_INSTRUCTIONS FOR THE TASK:_ Write out each line in which the string "joints" is present.

_INFORMATION PROVIDED:_

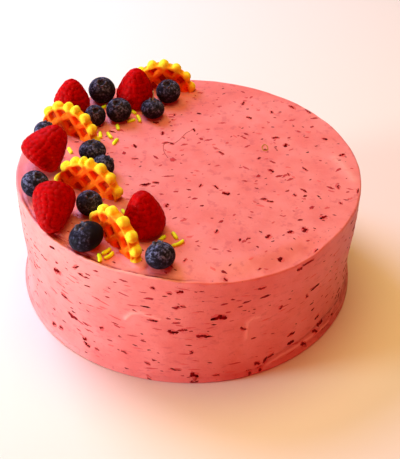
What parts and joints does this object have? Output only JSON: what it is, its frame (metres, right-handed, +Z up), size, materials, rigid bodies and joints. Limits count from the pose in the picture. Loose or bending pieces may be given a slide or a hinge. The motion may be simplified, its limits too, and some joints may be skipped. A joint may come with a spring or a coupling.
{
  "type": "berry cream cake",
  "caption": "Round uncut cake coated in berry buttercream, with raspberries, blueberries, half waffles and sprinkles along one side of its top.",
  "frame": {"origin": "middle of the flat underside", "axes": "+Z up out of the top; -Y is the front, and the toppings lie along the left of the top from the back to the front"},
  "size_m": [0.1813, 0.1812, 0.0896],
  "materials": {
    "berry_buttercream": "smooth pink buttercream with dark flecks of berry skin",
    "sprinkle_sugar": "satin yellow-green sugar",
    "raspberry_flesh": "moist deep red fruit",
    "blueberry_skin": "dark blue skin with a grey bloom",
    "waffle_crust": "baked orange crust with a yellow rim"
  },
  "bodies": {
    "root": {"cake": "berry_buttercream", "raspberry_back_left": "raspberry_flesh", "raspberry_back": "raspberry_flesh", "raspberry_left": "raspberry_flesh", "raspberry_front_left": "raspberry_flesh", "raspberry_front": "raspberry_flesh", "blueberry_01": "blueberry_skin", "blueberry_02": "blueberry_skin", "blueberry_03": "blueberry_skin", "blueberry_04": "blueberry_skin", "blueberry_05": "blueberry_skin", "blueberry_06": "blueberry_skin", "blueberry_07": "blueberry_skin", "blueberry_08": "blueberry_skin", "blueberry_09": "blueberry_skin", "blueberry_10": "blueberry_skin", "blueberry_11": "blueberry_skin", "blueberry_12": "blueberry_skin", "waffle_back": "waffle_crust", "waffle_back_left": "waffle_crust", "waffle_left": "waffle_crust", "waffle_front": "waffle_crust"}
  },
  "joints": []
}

--

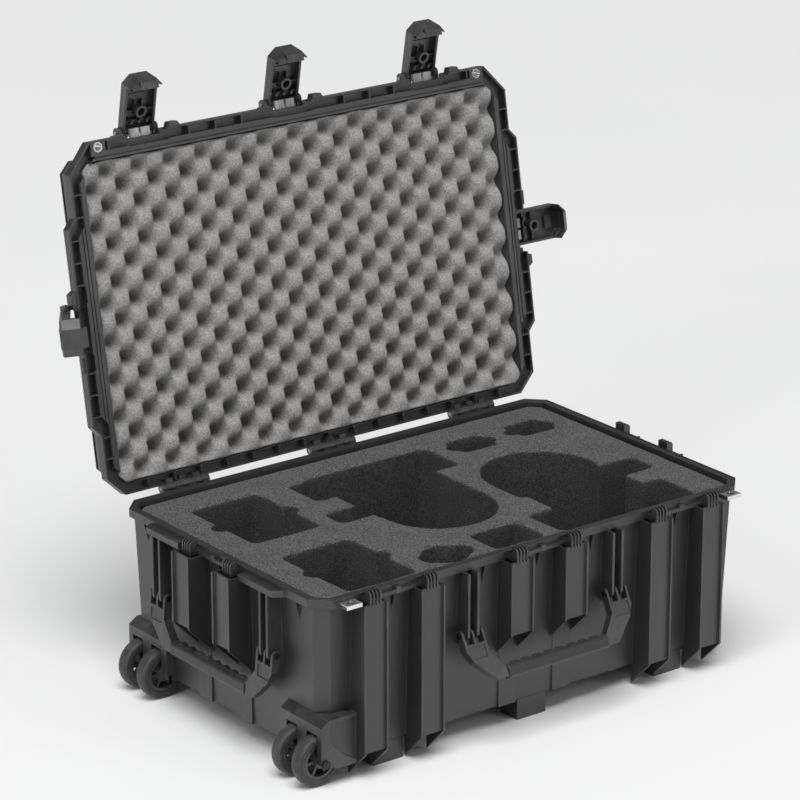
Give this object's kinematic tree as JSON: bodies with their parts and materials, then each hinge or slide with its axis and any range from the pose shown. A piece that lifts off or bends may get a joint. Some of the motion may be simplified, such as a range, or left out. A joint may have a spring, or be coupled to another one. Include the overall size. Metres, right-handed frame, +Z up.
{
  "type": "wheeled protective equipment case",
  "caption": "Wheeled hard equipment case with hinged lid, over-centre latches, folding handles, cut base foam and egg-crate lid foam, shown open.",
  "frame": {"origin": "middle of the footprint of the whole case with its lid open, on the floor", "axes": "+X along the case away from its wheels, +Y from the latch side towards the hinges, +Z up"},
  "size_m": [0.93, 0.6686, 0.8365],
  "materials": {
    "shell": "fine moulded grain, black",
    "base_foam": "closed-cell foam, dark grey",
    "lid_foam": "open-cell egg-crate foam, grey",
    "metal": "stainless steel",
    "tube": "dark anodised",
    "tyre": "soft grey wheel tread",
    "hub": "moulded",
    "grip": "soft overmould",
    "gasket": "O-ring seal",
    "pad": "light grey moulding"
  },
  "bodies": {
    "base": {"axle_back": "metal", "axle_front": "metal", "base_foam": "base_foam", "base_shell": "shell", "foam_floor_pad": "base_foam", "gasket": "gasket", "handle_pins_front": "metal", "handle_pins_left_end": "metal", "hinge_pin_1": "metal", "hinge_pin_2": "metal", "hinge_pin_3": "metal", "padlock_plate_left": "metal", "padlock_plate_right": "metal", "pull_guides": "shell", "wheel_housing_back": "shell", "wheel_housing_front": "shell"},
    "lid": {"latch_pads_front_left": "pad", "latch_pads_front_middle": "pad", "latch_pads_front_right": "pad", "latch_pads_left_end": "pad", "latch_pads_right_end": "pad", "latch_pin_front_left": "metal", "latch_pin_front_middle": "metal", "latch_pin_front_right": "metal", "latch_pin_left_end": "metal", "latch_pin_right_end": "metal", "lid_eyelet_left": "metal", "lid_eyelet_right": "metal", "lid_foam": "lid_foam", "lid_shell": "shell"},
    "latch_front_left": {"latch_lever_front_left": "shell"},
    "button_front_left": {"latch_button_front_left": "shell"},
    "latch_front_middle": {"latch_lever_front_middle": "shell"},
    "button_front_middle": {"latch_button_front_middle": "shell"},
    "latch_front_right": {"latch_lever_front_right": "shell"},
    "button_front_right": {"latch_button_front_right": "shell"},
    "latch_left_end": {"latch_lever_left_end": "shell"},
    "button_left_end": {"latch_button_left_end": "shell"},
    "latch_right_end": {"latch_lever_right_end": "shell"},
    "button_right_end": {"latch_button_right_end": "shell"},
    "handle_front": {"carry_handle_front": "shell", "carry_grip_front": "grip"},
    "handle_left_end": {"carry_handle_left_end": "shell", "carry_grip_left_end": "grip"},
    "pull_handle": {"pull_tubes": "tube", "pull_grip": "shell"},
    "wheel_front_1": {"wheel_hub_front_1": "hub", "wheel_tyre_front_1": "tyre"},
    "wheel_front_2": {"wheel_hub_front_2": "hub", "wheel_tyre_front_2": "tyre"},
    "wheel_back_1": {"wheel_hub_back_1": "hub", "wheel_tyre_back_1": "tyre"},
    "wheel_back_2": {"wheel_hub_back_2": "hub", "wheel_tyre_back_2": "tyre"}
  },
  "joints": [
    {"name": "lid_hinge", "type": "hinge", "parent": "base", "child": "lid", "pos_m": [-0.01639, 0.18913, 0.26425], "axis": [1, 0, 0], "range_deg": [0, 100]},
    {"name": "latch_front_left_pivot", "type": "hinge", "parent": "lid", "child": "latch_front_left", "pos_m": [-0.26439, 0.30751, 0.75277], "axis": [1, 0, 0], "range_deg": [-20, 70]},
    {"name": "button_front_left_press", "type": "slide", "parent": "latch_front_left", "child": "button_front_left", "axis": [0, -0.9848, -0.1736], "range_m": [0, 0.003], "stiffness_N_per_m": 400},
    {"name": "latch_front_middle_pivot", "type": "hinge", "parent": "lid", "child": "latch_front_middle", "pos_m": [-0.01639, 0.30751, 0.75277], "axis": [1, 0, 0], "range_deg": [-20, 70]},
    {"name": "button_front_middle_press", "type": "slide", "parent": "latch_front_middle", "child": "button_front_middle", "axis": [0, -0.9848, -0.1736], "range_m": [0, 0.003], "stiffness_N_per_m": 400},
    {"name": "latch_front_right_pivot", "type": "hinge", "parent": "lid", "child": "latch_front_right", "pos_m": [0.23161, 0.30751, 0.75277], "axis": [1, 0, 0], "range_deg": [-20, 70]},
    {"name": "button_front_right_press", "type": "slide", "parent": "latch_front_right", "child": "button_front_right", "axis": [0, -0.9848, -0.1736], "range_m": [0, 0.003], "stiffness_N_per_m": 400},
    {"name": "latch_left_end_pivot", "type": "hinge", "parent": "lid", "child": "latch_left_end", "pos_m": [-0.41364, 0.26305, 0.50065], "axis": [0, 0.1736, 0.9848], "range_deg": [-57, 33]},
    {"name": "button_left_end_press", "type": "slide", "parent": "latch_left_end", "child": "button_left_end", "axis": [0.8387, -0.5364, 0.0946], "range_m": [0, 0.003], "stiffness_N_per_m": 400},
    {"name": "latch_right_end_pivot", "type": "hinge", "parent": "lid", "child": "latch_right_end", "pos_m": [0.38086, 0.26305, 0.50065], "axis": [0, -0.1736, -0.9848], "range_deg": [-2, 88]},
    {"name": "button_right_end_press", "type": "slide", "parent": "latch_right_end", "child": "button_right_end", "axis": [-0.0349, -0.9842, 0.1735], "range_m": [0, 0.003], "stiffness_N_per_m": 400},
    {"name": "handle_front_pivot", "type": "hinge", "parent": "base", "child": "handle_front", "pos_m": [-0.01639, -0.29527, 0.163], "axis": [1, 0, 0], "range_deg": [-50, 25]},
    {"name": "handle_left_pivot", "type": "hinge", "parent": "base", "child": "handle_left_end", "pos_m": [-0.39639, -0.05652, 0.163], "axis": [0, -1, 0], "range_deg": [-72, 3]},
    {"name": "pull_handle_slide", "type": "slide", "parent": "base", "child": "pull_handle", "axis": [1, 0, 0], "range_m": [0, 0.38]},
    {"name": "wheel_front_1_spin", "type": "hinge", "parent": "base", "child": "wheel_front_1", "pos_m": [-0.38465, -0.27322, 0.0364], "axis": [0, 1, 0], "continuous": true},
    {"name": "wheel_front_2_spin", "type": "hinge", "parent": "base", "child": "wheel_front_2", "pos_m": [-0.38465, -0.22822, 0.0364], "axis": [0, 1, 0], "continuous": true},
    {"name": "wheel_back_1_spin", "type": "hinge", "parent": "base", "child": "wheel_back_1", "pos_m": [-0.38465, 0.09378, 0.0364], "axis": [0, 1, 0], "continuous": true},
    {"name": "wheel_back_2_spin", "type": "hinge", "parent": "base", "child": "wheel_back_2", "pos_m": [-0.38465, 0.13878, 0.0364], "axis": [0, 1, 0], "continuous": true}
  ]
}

--

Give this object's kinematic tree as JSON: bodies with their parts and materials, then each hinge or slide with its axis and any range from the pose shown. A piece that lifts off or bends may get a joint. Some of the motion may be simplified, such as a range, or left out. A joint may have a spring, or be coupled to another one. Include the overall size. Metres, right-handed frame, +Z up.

_OUTPUT FOR THIS TASK:_
What parts and joints does this object have? Output only JSON: what it is, its frame (metres, right-handed, +Z up), size, materials, rigid bodies and joints. Limits count from the pose in the picture. Loose or bending pieces may be given a slide or a hinge. The motion may be simplified, its limits too, and some joints may be skipped. A joint may come with a spring or a coupling.
  "joints": []
  "joints": [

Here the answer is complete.